RECORDED DATA →
-- Begin --
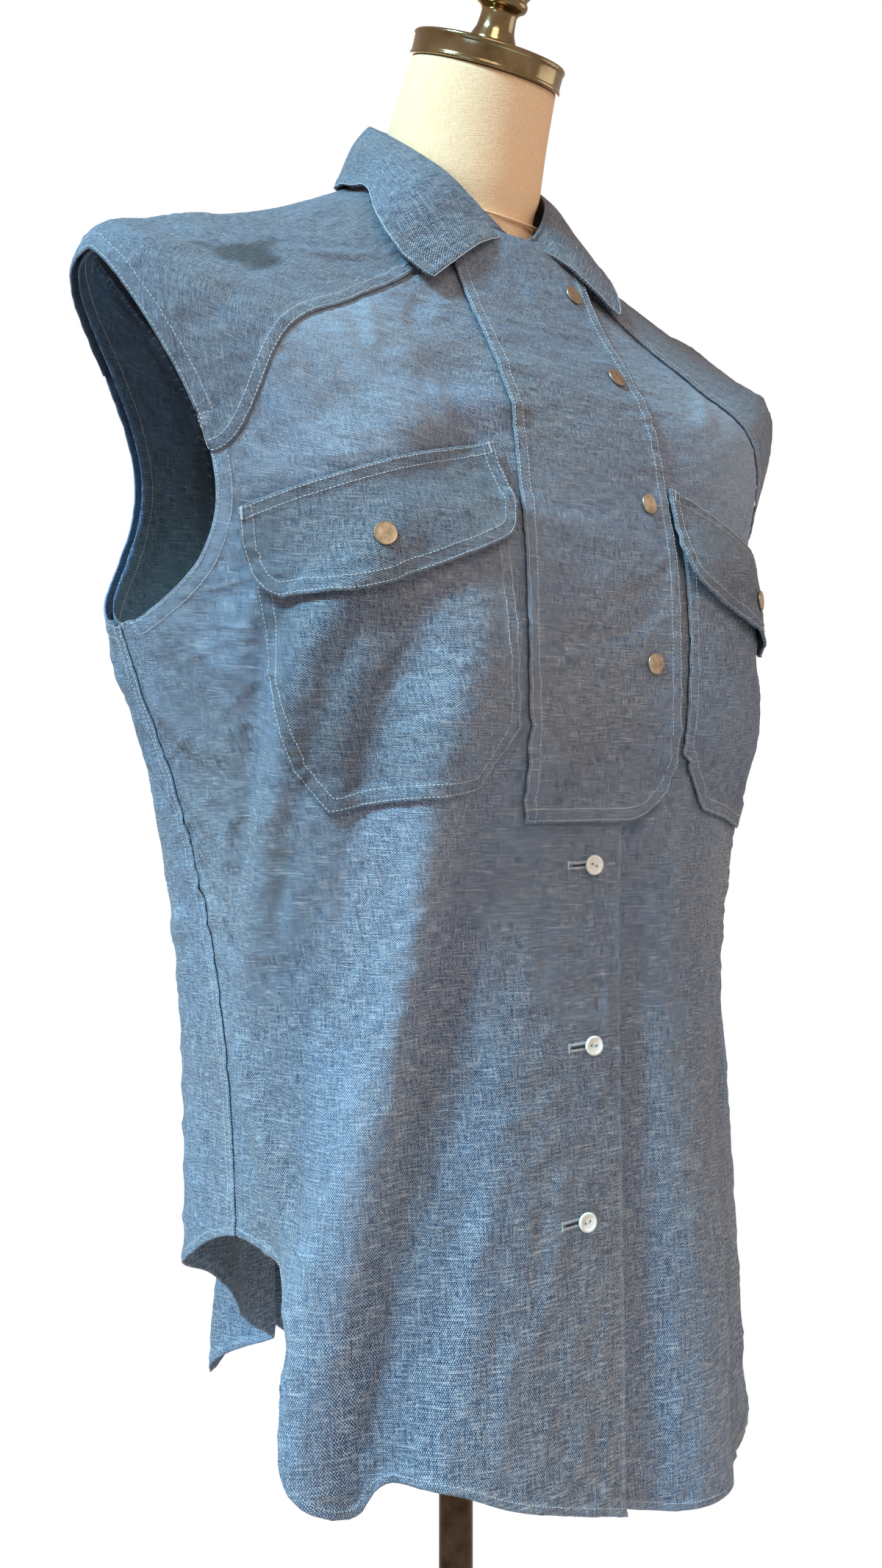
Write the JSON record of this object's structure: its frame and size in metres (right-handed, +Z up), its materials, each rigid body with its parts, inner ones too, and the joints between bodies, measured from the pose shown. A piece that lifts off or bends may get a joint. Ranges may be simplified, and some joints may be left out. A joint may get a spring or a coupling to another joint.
{
  "type": "sleeveless collared shirt on dress form",
  "caption": "Sleeveless chambray work shirt with collar, shoulder yoke, bib overlay, flap pockets and shirt-tail hem, on a limbless dress form with pole and round base.",
  "frame": {"origin": "on the floor, on the axis of the pole, at the middle of the base's underside", "axes": "+Z up; the shirt's front faces -Y; +X is the wearer's left"},
  "size_m": [0.5274, 0.4, 1.6355],
  "materials": {
    "chambray": "slubbed blue cotton chambray, matt",
    "canvas": "cream linen canvas, matt",
    "snap_brass": "antique, satin",
    "ivory": "ivory, semi-gloss",
    "antique_brass": "antique olive-brown, glossy",
    "bronzed_steel": "dark bronze, semi-gloss",
    "bronzed_iron": "dark bronze, semi-gloss"
  },
  "bodies": {
    "root": {"yoke": "chambray", "back": "chambray", "front_right": "chambray", "front_left": "chambray", "front_overlay": "chambray", "collar": "chambray", "pocket_right": "chambray", "pocket_left": "chambray", "pocket_flap_right": "chambray", "pocket_flap_left": "chambray", "armhole_facing_right": "chambray", "armhole_facing_left": "chambray", "overlay_snap_1": "snap_brass", "overlay_snap_2": "snap_brass", "overlay_snap_3": "snap_brass", "overlay_snap_4": "snap_brass", "flap_snap_right": "snap_brass", "flap_snap_left": "snap_brass", "button_1": "ivory", "button_2": "ivory", "button_3": "ivory", "dress_form": "canvas", "neck_cap": "antique_brass", "finial": "antique_brass", "pole": "bronzed_steel", "base": "bronzed_iron"}
  },
  "joints": []
}
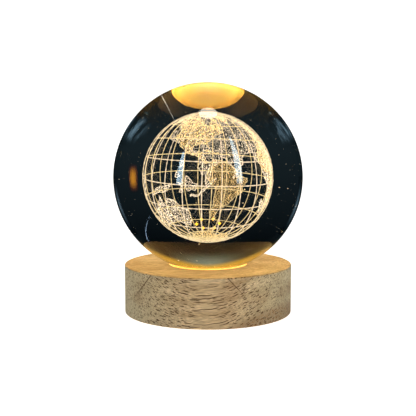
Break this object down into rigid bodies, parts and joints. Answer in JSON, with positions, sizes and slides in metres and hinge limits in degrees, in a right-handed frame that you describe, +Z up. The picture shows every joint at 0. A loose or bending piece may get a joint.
-- End --
DIRECTIVE →
Print the records above exactly as they appear.

REPLY TO THE TASK →
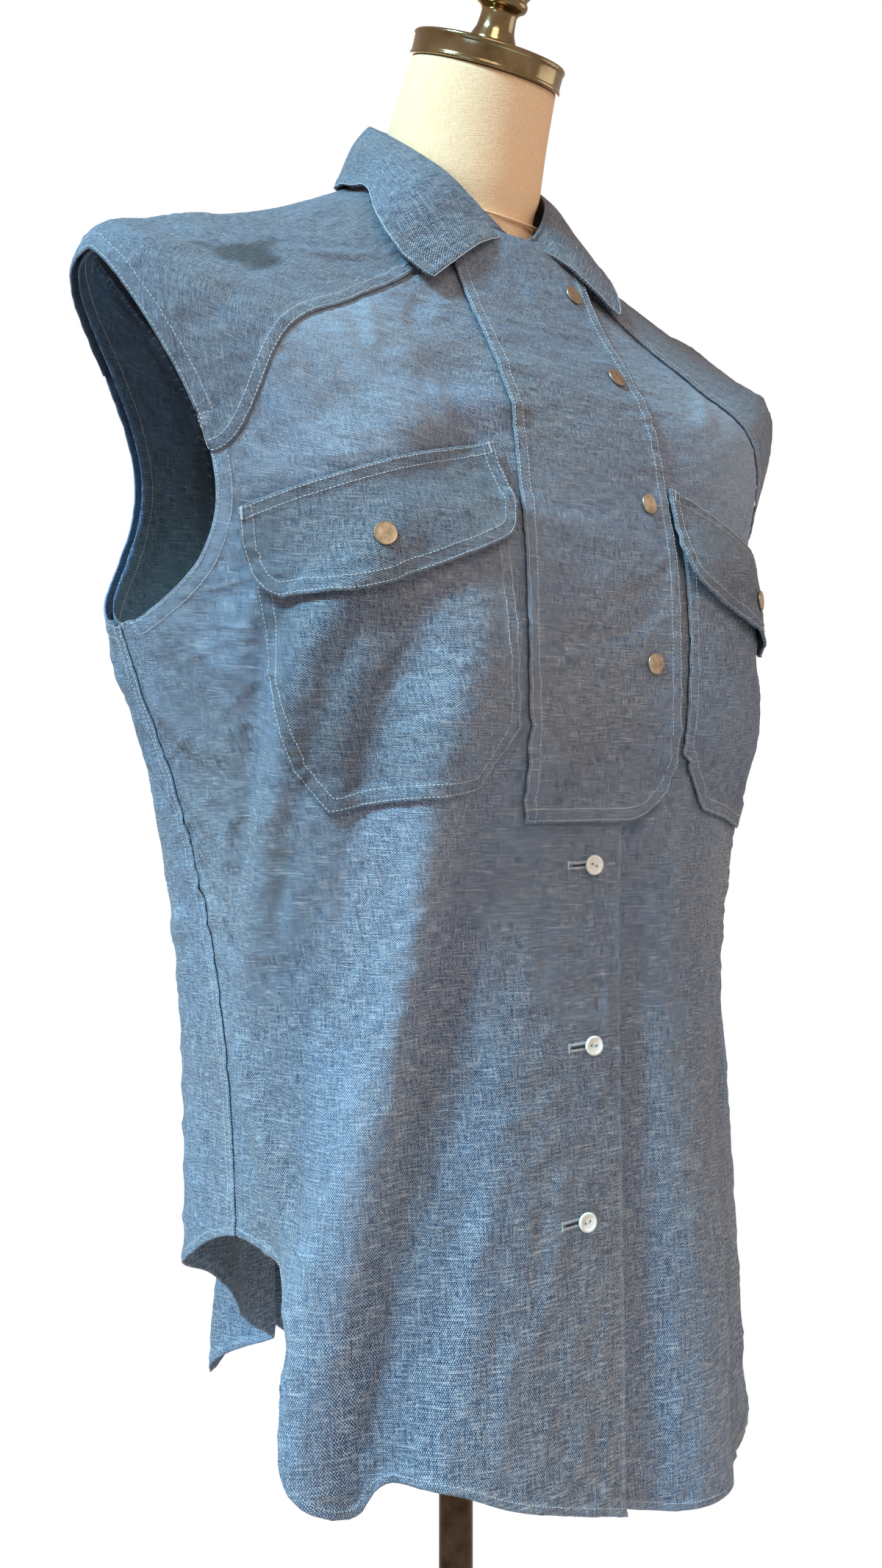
Write the JSON record of this object's structure: its frame and size in metres (right-handed, +Z up), its materials, each rigid body with its parts, inner ones too, and the joints between bodies, measured from the pose shown. A piece that lifts off or bends may get a joint. Ranges may be simplified, and some joints may be left out. A joint may get a spring or a coupling to another joint.
{
  "type": "sleeveless collared shirt on dress form",
  "caption": "Sleeveless chambray work shirt with collar, shoulder yoke, bib overlay, flap pockets and shirt-tail hem, on a limbless dress form with pole and round base.",
  "frame": {"origin": "on the floor, on the axis of the pole, at the middle of the base's underside", "axes": "+Z up; the shirt's front faces -Y; +X is the wearer's left"},
  "size_m": [0.5274, 0.4, 1.6355],
  "materials": {
    "chambray": "slubbed blue cotton chambray, matt",
    "canvas": "cream linen canvas, matt",
    "snap_brass": "antique, satin",
    "ivory": "ivory, semi-gloss",
    "antique_brass": "antique olive-brown, glossy",
    "bronzed_steel": "dark bronze, semi-gloss",
    "bronzed_iron": "dark bronze, semi-gloss"
  },
  "bodies": {
    "root": {"yoke": "chambray", "back": "chambray", "front_right": "chambray", "front_left": "chambray", "front_overlay": "chambray", "collar": "chambray", "pocket_right": "chambray", "pocket_left": "chambray", "pocket_flap_right": "chambray", "pocket_flap_left": "chambray", "armhole_facing_right": "chambray", "armhole_facing_left": "chambray", "overlay_snap_1": "snap_brass", "overlay_snap_2": "snap_brass", "overlay_snap_3": "snap_brass", "overlay_snap_4": "snap_brass", "flap_snap_right": "snap_brass", "flap_snap_left": "snap_brass", "button_1": "ivory", "button_2": "ivory", "button_3": "ivory", "dress_form": "canvas", "neck_cap": "antique_brass", "finial": "antique_brass", "pole": "bronzed_steel", "base": "bronzed_iron"}
  },
  "joints": []
}
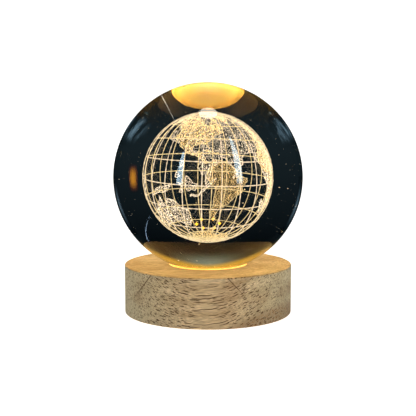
Break this object down into rigid bodies, parts and joints. Answer in JSON, with positions, sizes and slides in metres and hinge limits in degrees, in a right-handed frame that you describe, +Z up. The picture shows every joint at 0. A loose or bending piece may get a joint.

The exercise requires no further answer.